A Securities and Exchange Commission (SEC) news release said the five ex-officials knew that the city’s pension funding shortfall was projected to leap from $284 million in 2002 to $2 billion seven years later. They also knew the city’s liability for retiree health care was another estimated $1.1 billion, the regulators alleged.
Additionally, according to the SEC, the former officials were aware that San Diego had purposely been cutting back its pension payments to allow the city to step up worker benefits while putting off the resulting cost.
Named in the SEC action were:
- Michael T. Uberuaga, the former San Diego City Manager,
- Edward P. Ryan, the former Auditor & Comptroller,
- Patricia Frazier, the former Deputy City Manager for Finance,
- Teresa A. Webster, the former Assistant Auditor & Comptroller, and
- Mary E. Vattimo, the former City Treasurer.
The SEC announcement said its suit filed in U.S. District Court in San Diego charges that:
- Uberuaga signed the closing letter for one of the bond offerings, falsely certifying that it was accurate and did not contain any misleading statements.
- Ryan signed letters falsely representing that the city’s audited financial statements included in the securities offerings were accurate.
- Frazier regularly reviewed and revised the false and misleading disclosure documents, and signed the closing letter for two of the five bond offerings.

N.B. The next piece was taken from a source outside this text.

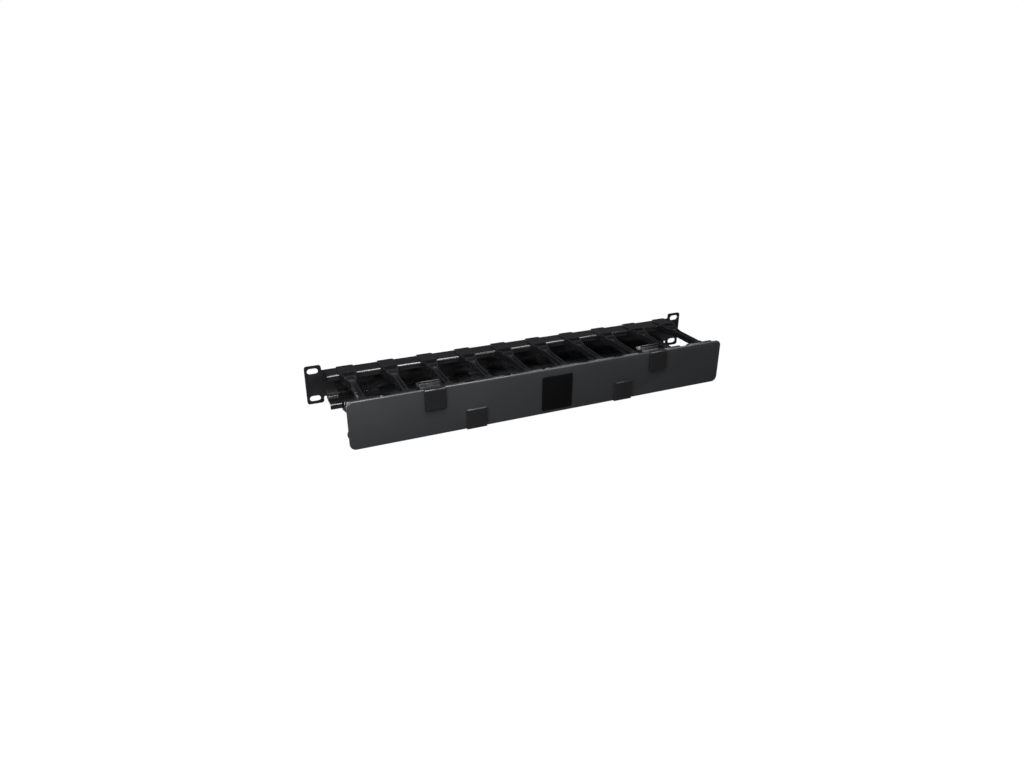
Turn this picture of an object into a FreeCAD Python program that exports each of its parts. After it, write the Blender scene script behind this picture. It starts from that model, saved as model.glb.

She falsely certified that the disclosures were accurate and did not contain any misleading statements. Additionally, she reviewed and made presentations to the rating agencies.
- Webster reviewed the city’s financial statements that contained some of the false and misleading disclosures.
- Vattimo participated in drafting the city’s false and misleading disclosures. Additionally, Vattimo and Webster both knew that in 2003, the rating agencies had concerns about the city’s growing pension obligations and that those obligations could negatively affect the city’s credit rating.
The Commission earlier sanctioned the city for committing securities fraud by failing to disclose to the investing public important information about its pension and retiree health care obligations in the sale of its municipal bonds in 2002 and 2003 (See San Diego Slapped with SEC Sanctions for Bond Sale Fraud ). It also previously filed a settled civil injunctive action against the outside auditors for the City of San Diego and its pension system (See San Diego Former Auditors Agree to $15K for Fraud Charges ).